WASHINGTON — An attack on Monday in eastern Afghanistan killed one American service member and wounded another in the second U.S. military combat death this year in the enduring war.

The U.S.-led international mission in Kabul announced the casualties but did not identify the troops, pending notification of their next of kin. Several Afghan soldiers were also killed in what the U.S. military deemed a “combat operation.”

Roughly 14,000 U.S. troops are spread across Afghanistan in a war that is now in its 17th year. The forces are split between training the Afghan military to fight the Taliban and hunting terrorist organizations, such as the Islamic State’s affiliate in the country, which is known as the Khorasan group.

In eastern Afghanistan, the U.S. military has been fighting the Khorasan group since 2015 — shortly after the extremists began seizing large pieces of territory from the Afghan government and the Taliban.
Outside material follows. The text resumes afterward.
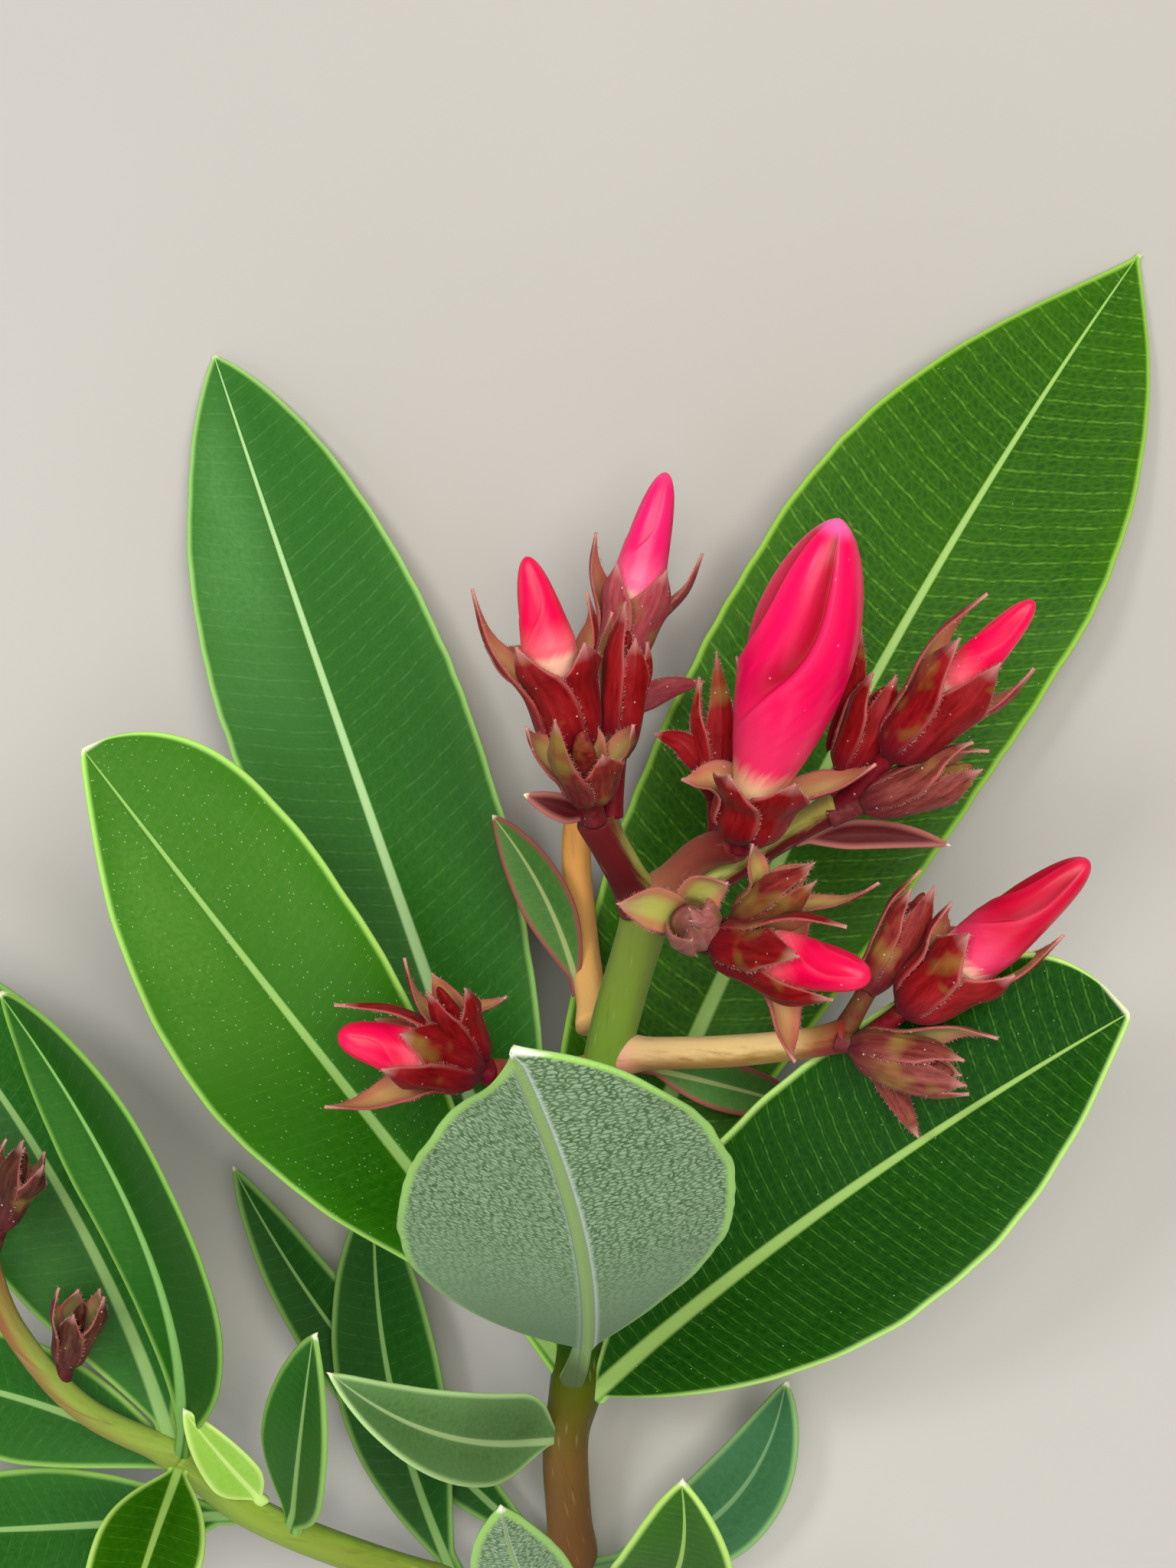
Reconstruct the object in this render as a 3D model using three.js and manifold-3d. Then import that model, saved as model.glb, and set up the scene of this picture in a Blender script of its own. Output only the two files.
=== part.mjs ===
// A flowering shoot of oleander, cut from the shrub and laid down. It rests on the tips of
// its two back leaves and on its cut end, so the whorl faces up and the front leaf stands up.
// Millimetres, +Z up. The shoot points along +Y, and z = 0 is the surface that it lies on.

import * as THREE from 'three';
import Module from 'manifold-3d';

const wasm = await Module();
wasm.setup();

// Every place below is measured from a point beside the shoot's middle. MIDDLE moves the
// origin to the centre of the shoot's box.
const MIDDLE = { x: -8.43, y: -14.79 };

const GAP = 0.3; // clear space where one piece meets another
const STALK_SIDES = 8;
const PETAL_SIDES = 8;
const STALK_STEPS = 3; // rings between two points of a stalk's line
const LEAF_STEPS = 12;
const LEAF_THICKNESS = 0.9; // at the midrib
const LEAF_THINNING = 0.6; // share of its thickness that a midrib has lost at the tip
const LEAF_TIP_SHARE = 0.02; // width left at a leaf's tip, as a share of its full width
const LEAF_POINT = 0.78; // a smaller power gives a leaf a blunter tip
const LEAF_HEEL = 1.15; // a smaller power gives it a fuller foot
const SKEW_POWER = 6; // how late along a leaf its skew sets in
const PETIOLE_HALF_WIDTH = 1.1;
const PETIOLE_THICKNESS = 1.6;
const PETIOLE_SHARE = 1 / 6; // share of the leaf over which the petiole thins into the blade
const SLIMMEST = 0.2; // a narrow leaf is no thicker than this share of its width
const TANGENT_STEP = 0.01;
const PEDICEL_RADIUS = 0.8;
const SEPALS = 5;
const SEPAL_THICKNESS = 0.6;
const SEAT = 0.45; // share of the calyx tube's height where the petals and the heart sit
const SEAT_SHARE = 0.35; // their radius there, as a share of the petals' or the calyx's own

// Stalks: their lines, with the radius at the start and at the end.
const STALKS = {
  main_stem: {
    line: [
      [-1.8, -77.2, 2],
      [-1.5, -68.3, 4.8],
      [-2.0, -57.2, 8.8],
      [-1.0, -50.7, 11.3],
      [0.1, -36.9, 15.8],
      [1.4, -22.9, 20.5],
      [4.9, -9.5, 25.5],
    ],
    radius: [2.0, 1.9],
  },
  left_stalk: {
    line: [[4.3, -9.5, 26], [1.9, -5.2, 28.5], [0.6, -2.7, 30]],
    radius: [1.6, 1.4],
  },
  back_stalk: {
    line: [[0.6, -19.9, 19], [-0.4, -13.3, 14], [-1, -4.9, 12], [0.3, 2.9, 12], [1.9, 8.1, 12.5]],
    radius: [1.3, 1.2],
  },
  middle_stalk: {
    line: [[5.7, -8.9, 26], [8.8, -5.6, 29], [11.5, -4.5, 31.5]],
    radius: [1.5, 1.3],
  },
  right_stalk: {
    line: [[6.8, -9.8, 26.5], [13.9, -5, 29], [19.4, -1.6, 31.6]],
    radius: [1.2, 1.1],
  },
  front_stalk: {
    line: [[6.1, -10.4, 27], [7.5, -11, 32], [9.1, -11.7, 36]],
    radius: [1.3, 1.1],
  },
  right_side_stalk: {
    line: [[2.9, -22, 21], [10.4, -21.2, 27], [16.7, -20.1, 31.5], [20.1, -19.1, 34.2]],
    radius: [1.35, 1.15],
  },
  left_side_stalk: {
    line: [[0, -23.5, 20.5], [-4.1, -23, 26], [-7.7, -22.6, 30]],
    radius: [1.1, 1.0],
  },
  side_shoot: {
    line: [
      [-1.8, -72.7, 3.6],
      [-11.2, -69.9, 6.5],
      [-19.7, -66.6, 9],
      [-28.4, -62, 12],
      [-34.5, -56.4, 14.5],
    ],
    radius: [1.5, 1.4],
  },
  side_shoot_end: {
    line: [[-34.5, -56.4, 14.5], [-41.9, -51.9, 17], [-46.9, -44.9, 20], [-49, -38.3, 22]],
    radius: [1.2, 0.9],
  },
};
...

On Jan. 1, Sgt. 1st Class Mihail Golin, a Green Beret, was killed and four other soldiers were wounded in a gunfight in Nangarhar province. The area is one of the Islamic State’s remaining holdouts in the country’s east.

Of the 11 U.S. troops who were killed in Afghanistan in 2017, more than half of them died in Nangarhar province.

Pentagon officials believe the Khorasan group has dwindled to 1,000 to 3,000 fighters after U.S. airstrikes and ground offensives.

But the extremists have still launched deadly attacks in the country’s capital: On Monday, the group claimed a twin bombing in Kabul that killed at least 25 people.